____ Excerpted records

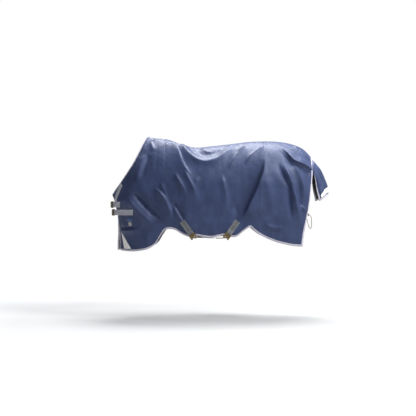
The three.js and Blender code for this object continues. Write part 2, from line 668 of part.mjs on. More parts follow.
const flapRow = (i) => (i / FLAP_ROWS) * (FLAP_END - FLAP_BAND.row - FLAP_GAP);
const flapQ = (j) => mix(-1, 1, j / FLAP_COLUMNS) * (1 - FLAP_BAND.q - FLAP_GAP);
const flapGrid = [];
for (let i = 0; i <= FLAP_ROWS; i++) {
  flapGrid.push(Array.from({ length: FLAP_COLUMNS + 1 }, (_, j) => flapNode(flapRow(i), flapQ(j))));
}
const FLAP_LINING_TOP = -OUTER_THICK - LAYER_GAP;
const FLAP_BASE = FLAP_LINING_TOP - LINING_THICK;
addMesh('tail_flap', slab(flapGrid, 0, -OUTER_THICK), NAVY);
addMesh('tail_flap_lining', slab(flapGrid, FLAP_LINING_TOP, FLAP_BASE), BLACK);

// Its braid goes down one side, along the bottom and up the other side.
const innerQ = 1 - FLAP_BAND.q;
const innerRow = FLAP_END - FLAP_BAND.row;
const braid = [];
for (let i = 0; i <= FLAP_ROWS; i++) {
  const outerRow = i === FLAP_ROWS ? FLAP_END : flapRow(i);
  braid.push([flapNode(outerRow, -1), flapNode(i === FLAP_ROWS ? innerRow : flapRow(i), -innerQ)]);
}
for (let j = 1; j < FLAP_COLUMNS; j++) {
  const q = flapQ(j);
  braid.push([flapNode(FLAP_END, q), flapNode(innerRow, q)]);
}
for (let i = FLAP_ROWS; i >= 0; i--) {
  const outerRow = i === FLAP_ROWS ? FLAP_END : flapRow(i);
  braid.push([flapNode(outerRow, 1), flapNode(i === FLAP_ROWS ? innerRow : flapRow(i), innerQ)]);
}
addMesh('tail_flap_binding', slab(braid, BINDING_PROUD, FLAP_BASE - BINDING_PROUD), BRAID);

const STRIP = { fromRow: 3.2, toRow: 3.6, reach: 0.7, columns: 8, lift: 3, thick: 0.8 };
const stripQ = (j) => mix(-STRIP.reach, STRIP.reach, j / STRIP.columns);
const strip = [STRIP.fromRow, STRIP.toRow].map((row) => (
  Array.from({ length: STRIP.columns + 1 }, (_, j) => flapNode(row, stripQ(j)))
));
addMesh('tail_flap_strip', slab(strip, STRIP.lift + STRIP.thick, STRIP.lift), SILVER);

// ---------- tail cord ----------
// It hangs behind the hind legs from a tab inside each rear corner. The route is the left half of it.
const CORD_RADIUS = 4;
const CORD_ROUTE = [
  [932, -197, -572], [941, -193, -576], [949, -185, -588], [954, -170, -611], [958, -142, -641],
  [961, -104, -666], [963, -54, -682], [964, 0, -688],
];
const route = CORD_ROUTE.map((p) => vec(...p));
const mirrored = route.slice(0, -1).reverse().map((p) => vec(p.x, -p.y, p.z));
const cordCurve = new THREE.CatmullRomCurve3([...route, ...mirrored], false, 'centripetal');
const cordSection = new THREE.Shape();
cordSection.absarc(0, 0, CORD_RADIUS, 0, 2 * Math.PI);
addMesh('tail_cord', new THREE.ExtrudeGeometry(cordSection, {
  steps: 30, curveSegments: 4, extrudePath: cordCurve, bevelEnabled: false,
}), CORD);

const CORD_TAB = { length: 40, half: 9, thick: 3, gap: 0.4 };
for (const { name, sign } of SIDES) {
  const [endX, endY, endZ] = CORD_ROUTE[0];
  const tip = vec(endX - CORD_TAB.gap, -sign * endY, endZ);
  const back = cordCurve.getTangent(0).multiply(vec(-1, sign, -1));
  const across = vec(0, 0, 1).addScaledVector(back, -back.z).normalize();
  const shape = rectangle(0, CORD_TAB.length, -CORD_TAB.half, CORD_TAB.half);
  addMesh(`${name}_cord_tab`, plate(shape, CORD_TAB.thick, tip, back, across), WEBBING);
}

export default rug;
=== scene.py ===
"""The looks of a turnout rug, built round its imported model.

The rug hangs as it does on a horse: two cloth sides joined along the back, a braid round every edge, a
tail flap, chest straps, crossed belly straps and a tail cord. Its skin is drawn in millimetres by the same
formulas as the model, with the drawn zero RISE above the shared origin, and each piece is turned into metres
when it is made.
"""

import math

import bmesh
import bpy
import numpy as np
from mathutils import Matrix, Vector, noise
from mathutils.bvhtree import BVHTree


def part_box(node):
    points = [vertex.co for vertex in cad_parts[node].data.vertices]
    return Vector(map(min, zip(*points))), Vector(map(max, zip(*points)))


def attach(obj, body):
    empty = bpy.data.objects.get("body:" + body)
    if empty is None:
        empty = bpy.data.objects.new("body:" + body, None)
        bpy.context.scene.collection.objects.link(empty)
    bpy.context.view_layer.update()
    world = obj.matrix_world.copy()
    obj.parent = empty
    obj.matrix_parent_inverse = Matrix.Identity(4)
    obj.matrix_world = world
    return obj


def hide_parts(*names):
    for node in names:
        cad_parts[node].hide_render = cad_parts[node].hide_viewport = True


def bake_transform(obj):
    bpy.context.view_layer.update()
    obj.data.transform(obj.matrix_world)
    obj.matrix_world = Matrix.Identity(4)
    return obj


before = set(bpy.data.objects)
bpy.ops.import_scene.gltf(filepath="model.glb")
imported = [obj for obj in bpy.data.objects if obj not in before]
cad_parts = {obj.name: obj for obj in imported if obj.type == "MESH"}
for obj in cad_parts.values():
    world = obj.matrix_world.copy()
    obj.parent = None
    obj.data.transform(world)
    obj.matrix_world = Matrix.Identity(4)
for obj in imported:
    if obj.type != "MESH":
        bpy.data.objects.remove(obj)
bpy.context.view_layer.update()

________
____ Excerpted records

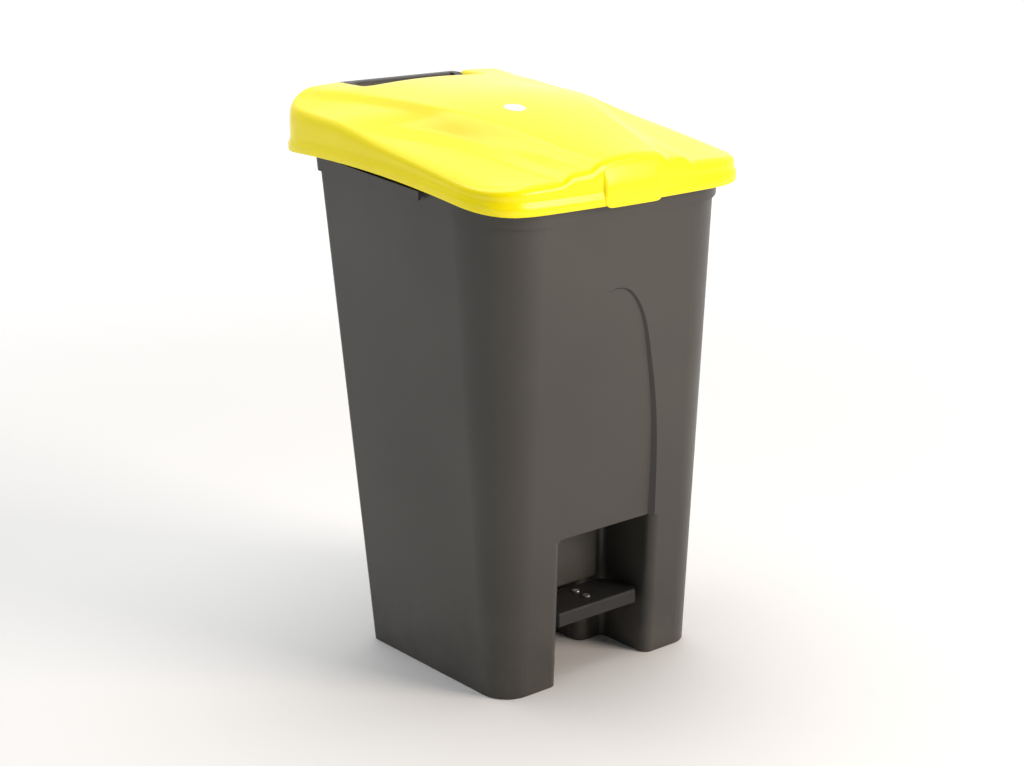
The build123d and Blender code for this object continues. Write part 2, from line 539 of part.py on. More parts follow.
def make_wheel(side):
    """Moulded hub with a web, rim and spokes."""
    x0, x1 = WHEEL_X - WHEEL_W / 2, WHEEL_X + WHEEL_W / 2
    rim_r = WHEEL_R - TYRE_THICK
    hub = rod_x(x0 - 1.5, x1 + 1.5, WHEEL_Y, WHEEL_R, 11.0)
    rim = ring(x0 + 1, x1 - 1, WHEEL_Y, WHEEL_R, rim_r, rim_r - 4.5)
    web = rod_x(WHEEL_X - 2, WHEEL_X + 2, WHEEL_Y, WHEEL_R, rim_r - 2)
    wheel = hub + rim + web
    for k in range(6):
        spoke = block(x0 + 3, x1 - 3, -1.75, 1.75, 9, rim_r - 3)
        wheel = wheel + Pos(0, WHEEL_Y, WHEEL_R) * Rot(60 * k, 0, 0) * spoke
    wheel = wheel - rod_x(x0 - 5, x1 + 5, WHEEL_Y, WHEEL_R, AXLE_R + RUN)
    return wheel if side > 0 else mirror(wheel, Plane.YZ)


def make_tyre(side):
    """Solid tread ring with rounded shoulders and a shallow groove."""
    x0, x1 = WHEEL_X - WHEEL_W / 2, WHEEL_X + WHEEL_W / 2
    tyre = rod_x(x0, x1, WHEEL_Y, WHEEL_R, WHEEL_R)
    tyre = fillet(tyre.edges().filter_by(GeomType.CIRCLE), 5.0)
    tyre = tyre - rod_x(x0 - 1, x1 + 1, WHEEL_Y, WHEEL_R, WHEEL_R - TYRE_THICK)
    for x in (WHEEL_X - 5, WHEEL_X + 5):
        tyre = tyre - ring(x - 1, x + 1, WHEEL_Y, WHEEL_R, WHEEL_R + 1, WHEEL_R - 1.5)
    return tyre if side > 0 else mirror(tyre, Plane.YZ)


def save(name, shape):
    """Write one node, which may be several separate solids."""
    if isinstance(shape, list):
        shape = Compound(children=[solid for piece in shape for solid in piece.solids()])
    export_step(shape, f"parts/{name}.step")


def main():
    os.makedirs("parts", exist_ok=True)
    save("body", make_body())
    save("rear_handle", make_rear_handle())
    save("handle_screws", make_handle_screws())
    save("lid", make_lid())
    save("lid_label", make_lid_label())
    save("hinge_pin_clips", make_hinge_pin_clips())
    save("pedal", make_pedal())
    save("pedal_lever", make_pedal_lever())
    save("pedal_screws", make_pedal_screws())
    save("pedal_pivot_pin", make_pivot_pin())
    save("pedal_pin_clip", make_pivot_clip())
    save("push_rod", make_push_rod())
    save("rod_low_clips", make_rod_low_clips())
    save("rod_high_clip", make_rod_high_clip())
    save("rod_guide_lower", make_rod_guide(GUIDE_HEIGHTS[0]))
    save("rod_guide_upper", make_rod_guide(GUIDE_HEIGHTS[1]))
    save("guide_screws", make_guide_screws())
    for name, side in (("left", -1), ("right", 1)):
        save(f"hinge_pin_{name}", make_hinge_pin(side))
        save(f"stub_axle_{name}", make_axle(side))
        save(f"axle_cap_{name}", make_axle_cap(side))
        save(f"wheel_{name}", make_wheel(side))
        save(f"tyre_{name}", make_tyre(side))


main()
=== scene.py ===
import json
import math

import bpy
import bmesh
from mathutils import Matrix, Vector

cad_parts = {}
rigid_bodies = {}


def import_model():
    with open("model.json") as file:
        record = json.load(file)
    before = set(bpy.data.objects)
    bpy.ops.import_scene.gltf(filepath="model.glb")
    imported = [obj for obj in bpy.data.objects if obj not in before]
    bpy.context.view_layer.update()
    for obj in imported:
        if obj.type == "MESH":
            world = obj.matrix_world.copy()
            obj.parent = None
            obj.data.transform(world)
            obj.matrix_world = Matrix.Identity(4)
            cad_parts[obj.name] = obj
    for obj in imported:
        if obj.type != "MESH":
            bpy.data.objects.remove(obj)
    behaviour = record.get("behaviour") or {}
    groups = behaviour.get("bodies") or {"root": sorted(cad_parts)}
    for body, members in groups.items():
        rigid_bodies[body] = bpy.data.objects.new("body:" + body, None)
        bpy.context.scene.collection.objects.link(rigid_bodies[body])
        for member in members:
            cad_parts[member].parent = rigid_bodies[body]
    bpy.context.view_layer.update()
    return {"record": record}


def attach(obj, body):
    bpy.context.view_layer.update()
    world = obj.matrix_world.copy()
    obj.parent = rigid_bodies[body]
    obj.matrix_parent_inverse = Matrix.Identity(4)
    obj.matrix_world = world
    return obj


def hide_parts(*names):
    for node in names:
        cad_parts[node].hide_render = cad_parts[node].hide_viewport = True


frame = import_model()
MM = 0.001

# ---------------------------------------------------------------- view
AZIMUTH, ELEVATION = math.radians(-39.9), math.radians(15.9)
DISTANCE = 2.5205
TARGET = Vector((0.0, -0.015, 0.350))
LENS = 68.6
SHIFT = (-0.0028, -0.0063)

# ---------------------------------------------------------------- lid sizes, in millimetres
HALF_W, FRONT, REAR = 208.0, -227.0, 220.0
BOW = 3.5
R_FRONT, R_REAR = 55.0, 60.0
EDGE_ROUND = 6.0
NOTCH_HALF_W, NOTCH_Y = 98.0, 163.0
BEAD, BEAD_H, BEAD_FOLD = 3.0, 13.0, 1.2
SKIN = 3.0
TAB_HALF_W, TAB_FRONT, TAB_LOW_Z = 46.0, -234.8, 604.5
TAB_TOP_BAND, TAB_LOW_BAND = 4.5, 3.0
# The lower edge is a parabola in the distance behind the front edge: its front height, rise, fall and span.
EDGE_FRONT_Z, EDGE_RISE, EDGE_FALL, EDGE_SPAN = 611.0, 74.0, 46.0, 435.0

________
____ Excerpted records

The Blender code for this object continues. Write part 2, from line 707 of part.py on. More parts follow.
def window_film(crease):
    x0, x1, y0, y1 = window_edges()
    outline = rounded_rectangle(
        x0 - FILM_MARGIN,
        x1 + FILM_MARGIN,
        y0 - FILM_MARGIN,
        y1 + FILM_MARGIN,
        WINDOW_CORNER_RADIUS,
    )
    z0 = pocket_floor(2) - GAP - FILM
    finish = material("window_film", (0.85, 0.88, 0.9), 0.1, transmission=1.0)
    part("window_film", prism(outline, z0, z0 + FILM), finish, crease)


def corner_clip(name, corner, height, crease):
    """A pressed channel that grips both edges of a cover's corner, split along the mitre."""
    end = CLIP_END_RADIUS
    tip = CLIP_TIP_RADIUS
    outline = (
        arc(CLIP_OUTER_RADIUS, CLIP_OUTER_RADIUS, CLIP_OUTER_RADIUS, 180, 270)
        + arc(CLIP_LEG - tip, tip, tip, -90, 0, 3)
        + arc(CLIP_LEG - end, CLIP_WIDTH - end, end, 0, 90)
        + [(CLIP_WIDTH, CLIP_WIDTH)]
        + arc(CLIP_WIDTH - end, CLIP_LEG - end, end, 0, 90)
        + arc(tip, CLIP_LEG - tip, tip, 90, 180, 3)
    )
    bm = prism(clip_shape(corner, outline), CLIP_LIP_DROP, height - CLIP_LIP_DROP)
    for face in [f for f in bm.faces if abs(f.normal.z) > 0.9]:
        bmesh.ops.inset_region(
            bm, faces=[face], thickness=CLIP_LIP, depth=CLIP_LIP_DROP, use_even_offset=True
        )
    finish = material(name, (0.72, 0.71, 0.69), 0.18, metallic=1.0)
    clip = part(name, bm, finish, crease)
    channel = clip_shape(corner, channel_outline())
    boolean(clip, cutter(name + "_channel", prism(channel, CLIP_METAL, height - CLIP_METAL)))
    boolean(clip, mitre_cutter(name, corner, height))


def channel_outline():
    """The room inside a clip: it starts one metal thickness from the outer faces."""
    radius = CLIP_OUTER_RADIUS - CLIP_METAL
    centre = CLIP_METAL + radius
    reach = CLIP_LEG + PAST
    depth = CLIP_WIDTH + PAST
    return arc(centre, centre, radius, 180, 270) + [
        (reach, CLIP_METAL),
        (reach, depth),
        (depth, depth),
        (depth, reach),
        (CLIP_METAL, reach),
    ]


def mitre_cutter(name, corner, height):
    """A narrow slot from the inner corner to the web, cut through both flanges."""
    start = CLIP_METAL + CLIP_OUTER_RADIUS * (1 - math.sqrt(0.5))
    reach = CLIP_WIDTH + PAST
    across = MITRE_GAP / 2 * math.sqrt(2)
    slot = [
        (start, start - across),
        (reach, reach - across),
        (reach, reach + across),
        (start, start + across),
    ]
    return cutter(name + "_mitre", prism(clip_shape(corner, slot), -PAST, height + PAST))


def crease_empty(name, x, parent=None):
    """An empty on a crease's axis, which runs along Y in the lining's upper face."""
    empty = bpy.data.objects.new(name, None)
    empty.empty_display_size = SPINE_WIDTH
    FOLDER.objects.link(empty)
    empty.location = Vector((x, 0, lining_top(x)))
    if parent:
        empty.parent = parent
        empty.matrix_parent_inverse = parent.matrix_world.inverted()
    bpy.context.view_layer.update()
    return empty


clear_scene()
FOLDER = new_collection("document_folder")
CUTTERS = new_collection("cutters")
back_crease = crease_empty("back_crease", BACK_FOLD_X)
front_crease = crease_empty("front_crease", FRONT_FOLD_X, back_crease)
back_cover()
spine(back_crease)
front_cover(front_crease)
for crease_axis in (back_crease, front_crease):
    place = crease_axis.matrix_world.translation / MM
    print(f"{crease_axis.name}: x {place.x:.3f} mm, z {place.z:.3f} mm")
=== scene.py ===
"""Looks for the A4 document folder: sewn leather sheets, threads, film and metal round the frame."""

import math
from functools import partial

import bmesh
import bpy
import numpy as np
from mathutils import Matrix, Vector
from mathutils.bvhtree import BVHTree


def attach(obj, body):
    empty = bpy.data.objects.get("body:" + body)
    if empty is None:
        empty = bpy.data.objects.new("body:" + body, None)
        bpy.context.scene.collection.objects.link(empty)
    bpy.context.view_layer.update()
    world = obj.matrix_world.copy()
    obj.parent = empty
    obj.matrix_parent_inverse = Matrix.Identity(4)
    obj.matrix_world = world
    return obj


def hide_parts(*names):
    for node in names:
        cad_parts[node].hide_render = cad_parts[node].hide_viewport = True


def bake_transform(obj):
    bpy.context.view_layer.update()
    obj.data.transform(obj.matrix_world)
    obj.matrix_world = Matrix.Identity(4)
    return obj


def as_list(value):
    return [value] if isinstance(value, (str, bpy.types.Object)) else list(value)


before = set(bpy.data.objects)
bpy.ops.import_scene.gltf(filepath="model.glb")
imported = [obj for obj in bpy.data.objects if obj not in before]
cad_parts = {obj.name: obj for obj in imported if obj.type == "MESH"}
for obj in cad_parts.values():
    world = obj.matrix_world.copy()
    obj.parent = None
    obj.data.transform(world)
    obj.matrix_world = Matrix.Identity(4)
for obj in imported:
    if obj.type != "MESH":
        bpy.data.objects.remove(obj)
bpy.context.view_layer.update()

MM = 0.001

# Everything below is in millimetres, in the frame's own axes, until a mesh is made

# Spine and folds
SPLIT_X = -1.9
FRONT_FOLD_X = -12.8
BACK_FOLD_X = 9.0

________

## What this task involves
What is wanted is an exact copy of the lines from the line containing "3, gap: 0.4" to the line containing "points = [vertex.co", both lines included, and of no other line.

## In response
const CORD_TAB = { length: 40, half: 9, thick: 3, gap: 0.4 };
for (const { name, sign } of SIDES) {
  const [endX, endY, endZ] = CORD_ROUTE[0];
  const tip = vec(endX - CORD_TAB.gap, -sign * endY, endZ);
  const back = cordCurve.getTangent(0).multiply(vec(-1, sign, -1));
  const across = vec(0, 0, 1).addScaledVector(back, -back.z).normalize();
  const shape = rectangle(0, CORD_TAB.length, -CORD_TAB.half, CORD_TAB.half);
  addMesh(`${name}_cord_tab`, plate(shape, CORD_TAB.thick, tip, back, across), WEBBING);
}

export default rug;
=== scene.py ===
"""The looks of a turnout rug, built round its imported model.

The rug hangs as it does on a horse: two cloth sides joined along the back, a braid round every edge, a
tail flap, chest straps, crossed belly straps and a tail cord. Its skin is drawn in millimetres by the same
formulas as the model, with the drawn zero RISE above the shared origin, and each piece is turned into metres
when it is made.
"""

import math

import bmesh
import bpy
import numpy as np
from mathutils import Matrix, Vector, noise
from mathutils.bvhtree import BVHTree


def part_box(node):
    points = [vertex.co for vertex in cad_parts[node].data.vertices]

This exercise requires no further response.